The third movement is our scherzo, and it pats us on the back and tells us to enjoy ourselves. It’s not any kind of twangy square-dance or anything, but it’s festive, rustic, with a not-so-subtle charm that can do nothing but bring a smile to the face. It’s instantly chipper, but even it has its contrasting, more lyrical moments. The quaintness of textures and string quartet writing are sublime here, as throughout the whole work. It has a surprising seriousness of tone here and there in light of the cheerfulness of the scherzo proper, and the movement ends quietly, leading us into the galloping energy of the finale.

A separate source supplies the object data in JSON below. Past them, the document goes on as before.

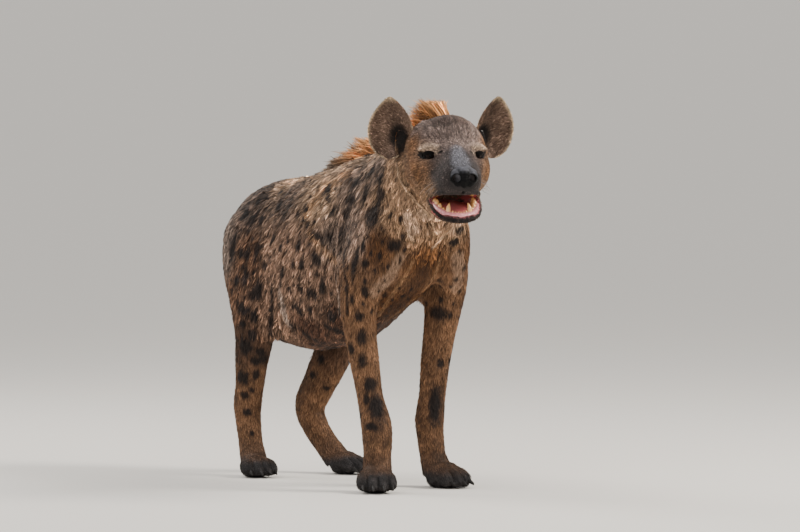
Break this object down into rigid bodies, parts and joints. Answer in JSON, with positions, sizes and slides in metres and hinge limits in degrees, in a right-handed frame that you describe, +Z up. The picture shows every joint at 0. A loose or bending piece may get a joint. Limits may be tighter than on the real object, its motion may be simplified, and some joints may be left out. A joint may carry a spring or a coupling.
{
  "type": "spotted hyena",
  "caption": "Standing spotted hyena with sloping back, big round ears, open mouth, crest of long hair and hanging tail, a still life-size model.",
  "frame": {"origin": "middle of the model's footprint on the floor, under the chest and belly", "axes": "+Z up, the animal faces -Y, its right side at -X"},
  "size_m": [0.3424, 1.1964, 0.8894],
  "materials": {
    "coat": "matte short fur, tan with dark brown spots",
    "mouth": "moist pink gum, tongue and ivory teeth",
    "eye": "glossy dark eye",
    "claw": "dark horn"
  },
  "bodies": {
    "root": {"torso": "coat", "neck": "coat", "head": "coat", "jaw": "coat", "tail": "coat", "foreleg_right": "coat", "foreleg_left": "coat", "hindleg_right": "coat", "hindleg_left": "coat", "ear_right": "coat", "ear_left": "coat", "gum_lower": "mouth", "gum_upper": "mouth", "tongue": "mouth", "eye_right": "eye", "eye_left": "eye", "claw_foreleg_right_1": "claw", "claw_foreleg_right_2": "claw", "claw_foreleg_right_3": "claw", "claw_foreleg_right_4": "claw", "claw_foreleg_left_1": "claw", "claw_foreleg_left_2": "claw", "claw_foreleg_left_3": "claw", "claw_foreleg_left_4": "claw", "claw_hindleg_right_1": "claw", "claw_hindleg_right_2": "claw", "claw_hindleg_right_3": "claw", "claw_hindleg_right_4": "claw", "claw_hindleg_left_1": "claw", "claw_hindleg_left_2": "claw", "claw_hindleg_left_3": "claw", "claw_hindleg_left_4": "claw"}
  },
  "joints": []
}
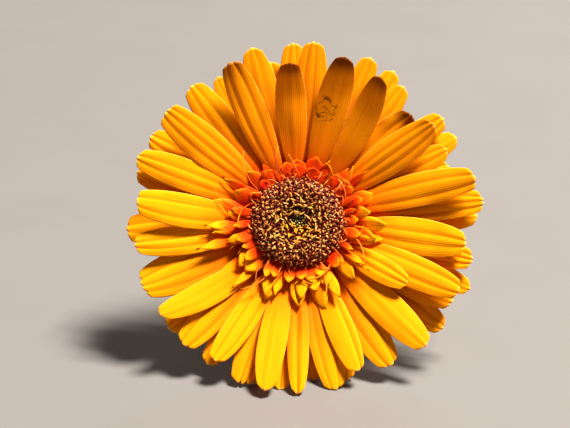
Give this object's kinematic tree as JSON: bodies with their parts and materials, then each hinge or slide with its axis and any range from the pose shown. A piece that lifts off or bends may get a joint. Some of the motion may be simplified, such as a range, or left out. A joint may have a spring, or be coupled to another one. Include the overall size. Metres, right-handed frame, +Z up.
{
  "type": "gerbera flower",
  "caption": "Cut daisy-like flower head with layered strap petals round a frilled dark disc, on a bare curved stem.",
  "frame": {"origin": "on the table, under the middle of the flower's bounding box", "axes": "+Z up; the stem runs back along +Y; the face looks towards -Y and 25 degrees up; +X to the right of someone facing the flower"},
  "size_m": [0.0984, 0.1852, 0.0884],
  "materials": {
    "ray_petal": "satin, finely veined, slightly translucent",
    "trans_petal": "satin, finely veined, slightly translucent",
    "disc_floret": "matt to satin, dense small florets",
    "green_tissue": "matt, finely hairy",
    "stem_skin": "satin, finely ribbed and hairy"
  },
  "bodies": {
    "root": {"front_ray_01": "ray_petal", "front_ray_02": "ray_petal", "front_ray_03": "ray_petal", "front_ray_04": "ray_petal", "front_ray_05": "ray_petal", "front_ray_06": "ray_petal", "front_ray_07": "ray_petal", "front_ray_08": "ray_petal", "front_ray_09": "ray_petal", "front_ray_10": "ray_petal", "front_ray_11": "ray_petal", "front_ray_12": "ray_petal", "front_ray_13": "ray_petal", "front_ray_14": "ray_petal", "front_ray_15": "ray_petal", "front_ray_16": "ray_petal", "front_ray_17": "ray_petal", "second_ray_01": "ray_petal", "second_ray_02": "ray_petal", "second_ray_03": "ray_petal", "second_ray_04": "ray_petal", "second_ray_05": "ray_petal", "second_ray_06": "ray_petal", "second_ray_07": "ray_petal", "second_ray_08": "ray_petal", "second_ray_09": "ray_petal", "second_ray_10": "ray_petal", "second_ray_11": "ray_petal", "second_ray_12": "ray_petal", "second_ray_13": "ray_petal", "second_ray_14": "ray_petal", "second_ray_15": "ray_petal", "third_ray_01": "ray_petal", "third_ray_02": "ray_petal", "third_ray_03": "ray_petal", "third_ray_04": "ray_petal", "third_ray_05": "ray_petal", "third_ray_06": "ray_petal", "third_ray_07": "ray_petal", "third_ray_08": "ray_petal", "third_ray_09": "ray_petal", "third_ray_10": "ray_petal", "third_ray_11": "ray_petal", "third_ray_12": "ray_petal", "third_ray_13": "ray_petal", "third_ray_14": "ray_petal", "third_ray_15": "ray_petal", "back_ray_01": "ray_petal", "back_ray_02": "ray_petal", "back_ray_03": "ray_petal", "back_ray_04": "ray_petal", "back_ray_05": "ray_petal", "short_ray_01": "ray_petal", "outer_trans_florets": "trans_petal", "inner_trans_florets": "trans_petal", "open_disc_florets": "disc_floret", "disc_floret_buds": "disc_floret", "receptacle": "green_tissue", "involucre_bracts": "green_tissue", "stem": "stem_skin"}
  },
  "joints": []
}
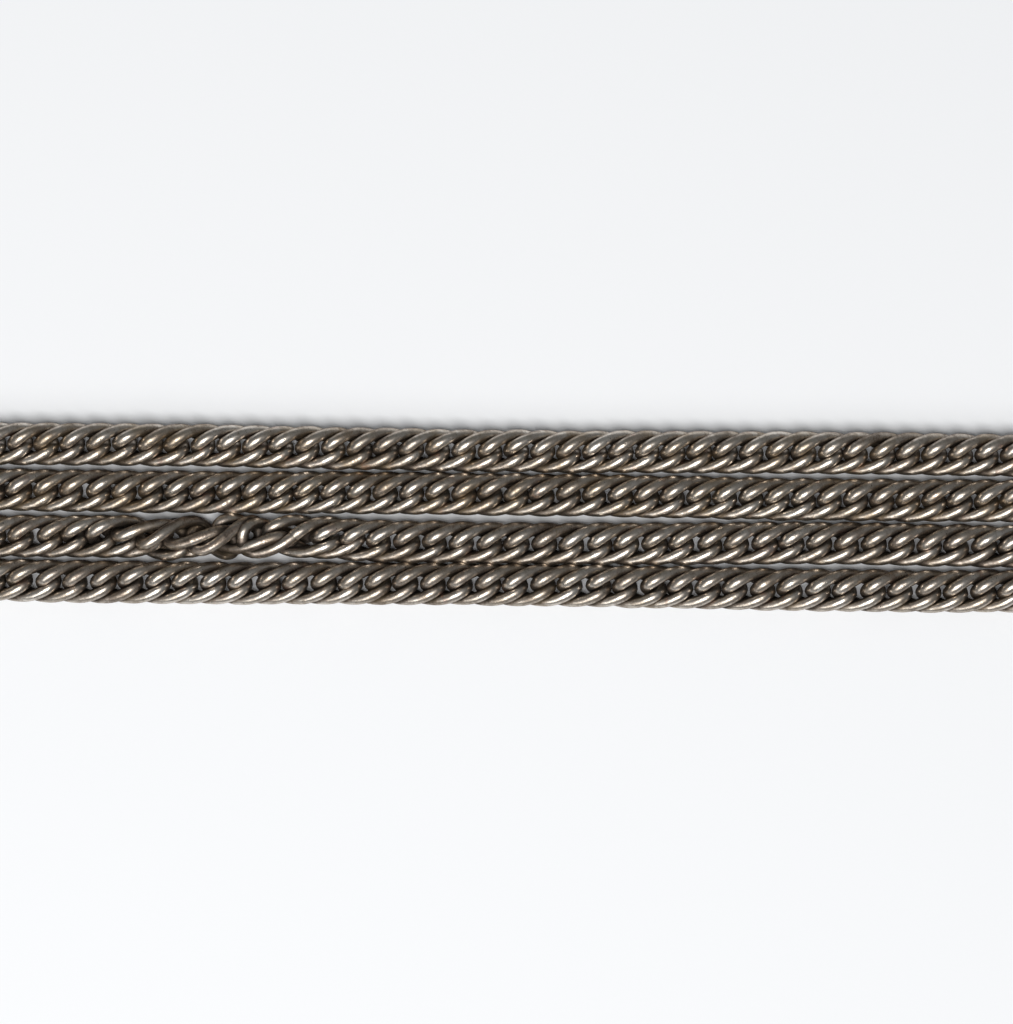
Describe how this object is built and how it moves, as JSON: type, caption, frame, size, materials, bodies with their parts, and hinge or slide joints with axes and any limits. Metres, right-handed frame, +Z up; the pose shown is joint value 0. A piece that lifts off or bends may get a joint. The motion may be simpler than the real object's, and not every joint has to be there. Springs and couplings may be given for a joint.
{
  "type": "pocket watch chain",
  "caption": "Double curb-link pocket watch chain with oval joining links, a T-bar on a short drop and a sprung swivel clip at each end.",
  "frame": {"origin": "centre of the bounding box, on the surface that the chain lies on", "axes": "+X along the four lengths, away from the T-bar; +Y across them, toward the first length; +Z up"},
  "size_m": [0.1468, 0.022, 0.0048],
  "materials": {
    "chain_closed": "worn, tarnished silver with dark crevices, slightly golden",
    "chain_drawn": "worn, tarnished silver with dark crevices",
    "links": "worn, tarnished silver",
    "tbar": "turned silver, rubbed bright",
    "swivel": "cast and filed silver, worn",
    "spring_steel": "dull spring steel"
  },
  "bodies": {
    "centre": {"centre_link": "links"},
    "drop": {"drop_chain": "chain_closed"},
    "drop_link": {"drop_link": "links"},
    "tbar": {"tbar_shank": "tbar", "tbar_bar": "tbar"},
    "strand_1_a": {"strand_1_a": "chain_closed"},
    "strand_1_b": {"strand_1_b": "chain_closed"},
    "strand_1_c": {"strand_1_c": "chain_closed"},
    "strand_1_d": {"strand_1_d": "chain_closed"},
    "strand_1_e": {"strand_1_e": "chain_closed"},
    "strand_1_f": {"strand_1_f": "chain_closed"},
    "strand_2_a": {"strand_2_a": "chain_closed"},
    "strand_2_b": {"strand_2_b": "chain_closed"},
    "strand_2_c": {"strand_2_c": "chain_closed"},
    "strand_2_d": {"strand_2_d": "chain_closed"},
    "strand_2_e": {"strand_2_e": "chain_closed"},
    "strand_2_f": {"strand_2_f": "chain_closed"},
    "strand_3_a": {"strand_3_a": "chain_drawn"},
    "strand_3_b": {"strand_3_b": "chain_drawn"},
    "strand_3_c": {"strand_3_c": "chain_drawn"},
    "strand_3_d": {"strand_3_d": "chain_drawn"},
    "strand_3_e": {"strand_3_e": "chain_drawn"},
    "strand_4_a": {"strand_4_a": "chain_drawn"},
    "strand_4_b": {"strand_4_b": "chain_drawn"},
    "strand_4_c": {"strand_4_c": "chain_drawn"},
    "strand_4_d": {"strand_4_d": "chain_drawn"},
    "strand_4_e": {"strand_4_e": "chain_drawn"},
    "fold_link_upper": {"fold_link_upper": "links"},
    "end_link_upper": {"end_link_upper": "links"},
    "swivel_eye_upper": {"swivel_eye_upper": "swivel"},
    "hook_upper": {"swivel_hook_upper": "swivel", "gate_pin_upper": "spring_steel", "gate_spring_upper": "spring_steel"},
    "gate_upper": {"gate_upper": "swivel"},
    "fold_link_lower": {"fold_link_lower": "links"},
    "end_link_lower": {"end_link_lower": "links"},
    "swivel_eye_lower": {"swivel_eye_lower": "swivel"},
    "hook_lower": {"swivel_hook_lower": "swivel", "gate_pin_lower": "spring_steel", "gate_spring_lower": "spring_steel"},
    "gate_lower": {"gate_lower": "swivel"}
  },
  "joints": [
    {"name": "gate_open_upper", "type": "hinge", "parent": "hook_upper", "child": "gate_upper", "pos_m": [-0.05901, 0.00975, 0.00168], "axis": [0, 0, 1], "range_deg": [0, 22], "stiffness_Nm_per_rad": 0.002, "springref_deg": -17.19},
    {"name": "gate_open_lower", "type": "hinge", "parent": "hook_lower", "child": "gate_lower", "pos_m": [-0.0593, -0.0096, 0.00168], "axis": [0, 0, -1], "range_deg": [0, 22], "stiffness_Nm_per_rad": 0.002, "springref_deg": -17.19},
    {"name": "swivel_turn_upper", "type": "hinge", "parent": "swivel_eye_upper", "child": "hook_upper", "pos_m": [-0.05401, 0.00685, 0.00168], "axis": [1, 0, 0], "continuous": true},
    {"name": "swivel_turn_lower", "type": "hinge", "parent": "swivel_eye_lower", "child": "hook_lower", "pos_m": [-0.0543, -0.0067, 0.00168], "axis": [1, 0, 0], "continuous": true},
    {"name": "tbar_swing", "type": "hinge", "parent": "drop_link", "child": "tbar", "pos_m": [-0.06636, 0, 0.00168], "axis": [0, -1, 0], "range_deg": [-60, 60]},
    {"name": "drop_swing", "type": "hinge", "parent": "centre", "child": "drop", "pos_m": [-0.04518, 0, 0.00168], "axis": [0, 1, 0], "range_deg": [-40, 40]},
    {"name": "swivel_swing_upper", "type": "hinge", "parent": "end_link_upper", "child": "swivel_eye_upper", "pos_m": [-0.05101, 0.00685, 0.00168], "axis": [0, 1, 0], "range_deg": [-60, 60]},
    {"name": "swivel_swing_lower", "type": "hinge", "parent": "end_link_lower", "child": "swivel_eye_lower", "pos_m": [-0.0513, -0.0067, 0.00168], "axis": [0, 1, 0], "range_deg": [-60, 60]},
    {"name": "drop_link_swing", "type": "hinge", "parent": "drop", "child": "drop_link", "pos_m": [-0.06236, 0, 0.00168], "axis": [0, 1, 0], "range_deg": [-40, 40]},
    {"name": "strand_2_swing", "type": "hinge", "parent": "centre", "child": "strand_2_a", "pos_m": [-0.04178, 0.00235, 0.00168], "axis": [0, -1, 0], "range_deg": [-25, 25]},
    {"name": "strand_3_swing", "type": "hinge", "parent": "centre", "child": "strand_3_a", "pos_m": [-0.04178, -0.0023, 0.00168], "axis": [0, -1, 0], "range_deg": [-25, 25]},
    {"name": "bend_2_ab", "type": "hinge", "parent": "strand_2_a", "child": "strand_2_b", "pos_m": [-0.02273, 0.00235, 0.00168], "axis": [0, -1, 0], "range_deg": [-6, 6]},
    {"name": "bend_2_bc", "type": "hinge", "parent": "strand_2_b", "child": "strand_2_c", "pos_m": [-0.00443, 0.00235, 0.00168], "axis": [0, -1, 0], "range_deg": [-6, 6]},
    {"name": "bend_2_cd", "type": "hinge", "parent": "strand_2_c", "child": "strand_2_d", "pos_m": [0.01388, 0.00235, 0.00168], "axis": [0, -1, 0], "range_deg": [-6, 6]},
    {"name": "bend_2_de", "type": "hinge", "parent": "strand_2_d", "child": "strand_2_e", "pos_m": [0.03218, 0.00235, 0.00168], "axis": [0, -1, 0], "range_deg": [-6, 6]},
    {"name": "bend_2_ef", "type": "hinge", "parent": "strand_2_e", "child": "strand_2_f", "pos_m": [0.05049, 0.00235, 0.00168], "axis": [0, -1, 0], "range_deg": [-6, 6]},
    {"name": "fold_swing_upper", "type": "hinge", "parent": "strand_2_f", "child": "fold_link_upper", "pos_m": [0.06953, 0.0046, 0.00168], "axis": [0, -1, 0], "range_deg": [-25, 25]},
    {"name": "strand_1_swing", "type": "hinge", "parent": "fold_link_upper", "child": "strand_1_f", "pos_m": [0.06953, 0.00685, 0.00168], "axis": [0, -1, 0], "range_deg": [-25, 25]},
    {"name": "bend_1_fe", "type": "hinge", "parent": "strand_1_f", "child": "strand_1_e", "pos_m": [0.05049, 0.00685, 0.00168], "axis": [0, -1, 0], "range_deg": [-6, 6]},
    {"name": "bend_1_ed", "type": "hinge", "parent": "strand_1_e", "child": "strand_1_d", "pos_m": [0.03218, 0.00685, 0.00168], "axis": [0, -1, 0], "range_deg": [-6, 6]},
    {"name": "bend_1_dc", "type": "hinge", "parent": "strand_1_d", "child": "strand_1_c", "pos_m": [0.01388, 0.00685, 0.00168], "axis": [0, -1, 0], "range_deg": [-6, 6]},
    {"name": "bend_1_cb", "type": "hinge", "parent": "strand_1_c", "child": "strand_1_b", "pos_m": [-0.00443, 0.00685, 0.00168], "axis": [0, -1, 0], "range_deg": [-6, 6]},
    {"name": "bend_1_ba", "type": "hinge", "parent": "strand_1_b", "child": "strand_1_a", "pos_m": [-0.02273, 0.00685, 0.00168], "axis": [0, -1, 0], "range_deg": [-6, 6]},
    {"name": "end_link_swing_upper", "type": "hinge", "parent": "strand_1_a", "child": "end_link_upper", "pos_m": [-0.04701, 0.00685, 0.00168], "axis": [0, 1, 0], "range_deg": [-40, 40]},
    {"name": "bend_3_ab", "type": "hinge", "parent": "strand_3_a", "child": "strand_3_b", "pos_m": [-0.03044, -0.0023, 0.00168], "axis": [0, -1, 0], "range_deg": [-6, 6]},
    {"name": "bend_3_bc", "type": "hinge", "parent": "strand_3_b", "child": "strand_3_c", "pos_m": [0.00858, -0.0023, 0.00168], "axis": [0, -1, 0], "range_deg": [-6, 6]},
    {"name": "bend_3_cd", "type": "hinge", "parent": "strand_3_c", "child": "strand_3_d", "pos_m": [0.03051, -0.0023, 0.00168], "axis": [0, -1, 0], "range_deg": [-8, 8]},
    {"name": "bend_3_de", "type": "hinge", "parent": "strand_3_d", "child": "strand_3_e", "pos_m": [0.04707, -0.0023, 0.00168], "axis": [0, -1, 0], "range_deg": [-8, 8]},
    {"name": "fold_swing_lower", "type": "hinge", "parent": "strand_3_e", "child": "fold_link_lower", "pos_m": [0.06953, -0.0045, 0.00168], "axis": [0, -1, 0], "range_deg": [-25, 25]},
    {"name": "strand_4_swing", "type": "hinge", "parent": "fold_link_lower", "child": "strand_4_e", "pos_m": [0.06953, -0.0067, 0.00168], "axis": [0, -1, 0], "range_deg": [-25, 25]},
    {"name": "bend_4_ed", "type": "hinge", "parent": "strand_4_e", "child": "strand_4_d", "pos_m": [0.04699, -0.0067, 0.00168], "axis": [0, -1, 0], "range_deg": [-8, 8]},
    {"name": "bend_4_dc", "type": "hinge", "parent": "strand_4_d", "child": "strand_4_c", "pos_m": [0.02491, -0.0067, 0.00168], "axis": [0, -1, 0], "range_deg": [-8, 8]},
    {"name": "bend_4_cb", "type": "hinge", "parent": "strand_4_c", "child": "strand_4_b", "pos_m": [0.00283, -0.0067, 0.00168], "axis": [0, -1, 0], "range_deg": [-8, 8]},
    {"name": "bend_4_ba", "type": "hinge", "parent": "strand_4_b", "child": "strand_4_a", "pos_m": [-0.01925, -0.0067, 0.00168], "axis": [0, -1, 0], "range_deg": [-8, 8]},
    {"name": "end_link_swing_lower", "type": "hinge", "parent": "strand_4_a", "child": "end_link_lower", "pos_m": [-0.0473, -0.0067, 0.00168], "axis": [0, 1, 0], "range_deg": [-40, 40]}
  ]
}
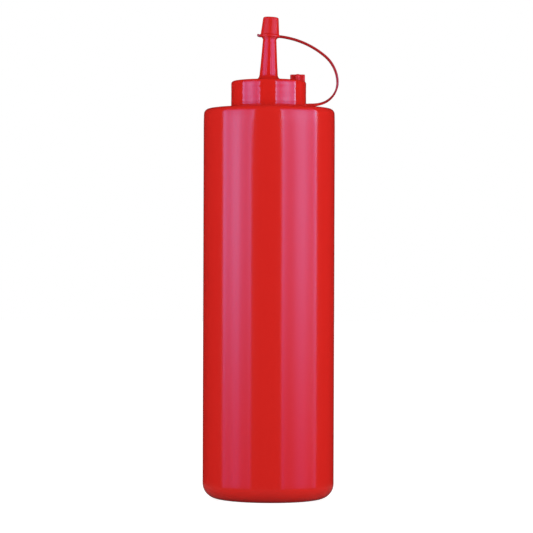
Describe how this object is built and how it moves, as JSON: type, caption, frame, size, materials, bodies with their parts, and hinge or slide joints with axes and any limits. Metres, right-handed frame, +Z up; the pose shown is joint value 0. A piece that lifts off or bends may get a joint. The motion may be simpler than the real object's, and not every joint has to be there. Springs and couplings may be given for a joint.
{
  "type": "squeeze bottle",
  "caption": "Plain cylindrical red squeeze bottle with a screw closure, a tapered nozzle and a tip cap held to the neck by a looped strap",
  "frame": {"origin": "centre of the base, on the surface the bottle stands on", "axes": "+Z up along the bottle's axis, +X towards the side the strap loops out to, +Y to the back"},
  "size_m": [0.072, 0.07, 0.257],
  "materials": {
    "bottle_ldpe": "blow-moulded low-density polyethylene, red right through, soft gloss",
    "closure_ldpe": "injection-moulded low-density polyethylene, red right through, soft gloss",
    "tether_ldpe": "injection-moulded low-density polyethylene, red right through, soft gloss"
  },
  "bodies": {
    "root": {"bottle": "bottle_ldpe", "closure": "closure_ldpe", "tip_cap_tether": "tether_ldpe"}
  },
  "joints": []
}
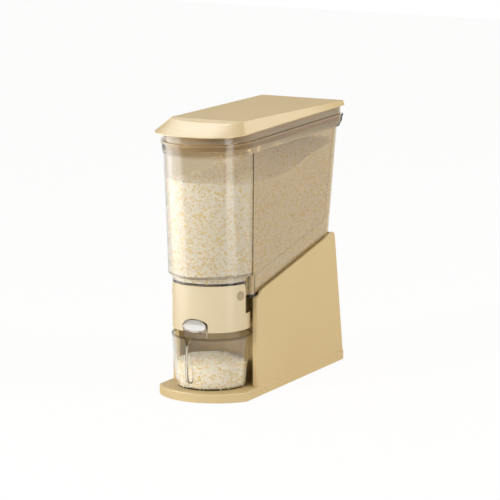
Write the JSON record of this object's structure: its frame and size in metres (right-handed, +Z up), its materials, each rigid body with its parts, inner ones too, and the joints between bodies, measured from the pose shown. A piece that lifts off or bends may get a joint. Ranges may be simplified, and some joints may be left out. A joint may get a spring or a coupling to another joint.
{
  "type": "rice dispenser",
  "caption": "Slim countertop rice dispenser: clear lidded tank on a sloped pedestal, press-button shutter over a pull-out measuring cup.",
  "frame": {"origin": "centre of the footprint, on the surface that the feet rest on", "axes": "+Z up, -Y to the front where the cup pulls out, +X to the right seen from behind the cup looking to the rear"},
  "size_m": [0.1342, 0.377, 0.3842],
  "materials": {
    "body_plastic": "satin moulded cream plastic, fine spark texture",
    "clear_plastic": "clear moulded plastic, polished",
    "silicone": "translucent off-white silicone, matt",
    "foot_rubber": "matt dark rubber",
    "cap_plastic": "pale glossy plastic",
    "rice": null,
    "steel": "bright zinc-plated steel"
  },
  "bodies": {
    "base": {"base_plate": "body_plastic", "base_screws": "steel", "pedestal_shell": "body_plastic", "foot_nose": "foot_rubber", "foot_front_left": "foot_rubber", "foot_front_right": "foot_rubber", "foot_rear_left": "foot_rubber", "foot_rear_right": "foot_rubber", "tank_pad_front_left": "silicone", "tank_pad_front_right": "silicone", "tank_pad_rear_left": "silicone", "tank_pad_rear_right": "silicone"},
    "tank_unit": {"tank": "clear_plastic", "tank_rim": "clear_plastic", "rice_fill": "rice", "outlet_cover": "body_plastic", "cover_screws": "steel", "pivot_pin_left": "clear_plastic", "pivot_pin_right": "clear_plastic", "return_spring_left": "steel", "return_spring_right": "steel"},
    "shutter_unit": {"shutter": "clear_plastic", "press_button": "clear_plastic", "button_cap": "cap_plastic"},
    "lid": {"lid_shell": "body_plastic", "lid_plug": "body_plastic", "lid_gasket": "silicone"},
    "cup": {"measuring_cup": "clear_plastic"}
  },
  "joints": [
    {"name": "tank_lift", "type": "slide", "parent": "base", "child": "tank_unit", "axis": [0, 0, 1], "range_m": [0, 0.12]},
    {"name": "button_press", "type": "hinge", "parent": "tank_unit", "child": "shutter_unit", "pos_m": [0, -0.1216, 0.1445], "axis": [1, 0, 0], "range_deg": [0, 20], "stiffness_Nm_per_rad": 0.6, "springref_deg": -8.59},
    {"name": "lid_lift", "type": "slide", "parent": "tank_unit", "child": "lid", "axis": [0, 0, 1], "range_m": [0, 0.12]},
    {"name": "cup_pull", "type": "slide", "parent": "base", "child": "cup", "axis": [0, -1, 0], "range_m": [0, 0.135]}
  ]
}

And here is where the real energy and buoyant pleasantness of the American sound return. The finale is marked vivace, ma non troppo. I don’t know how you couldn’t envision the American landscape, wide open fields, historic white homes, red barns, the rustic, weathered, welcoming, hospitable culture, the down-to-earth nature of it all, the genuinely unpretentious nature of it all, and this must have been what Dvorak experienced and felt in his time out in the country, a part of America that I, in all my decades of living in the country (up until I moved away nearly a decade ago) I have never visited. What a contrast to the busy hubbub of New York life. I won’t say the finale brings us a hoedown, necessarily, but what a bundle of fun it is! The entire quartet is so approachable, so unassuming and yet still exquisite.

I understand the Red Door folks are working on this quartet to perform sometime soon, so if you’re in their neck of the woods, do go check them out. This is a quartet that you can’t keep from getting into you, from being absorbed into its simple, irresistible beauty.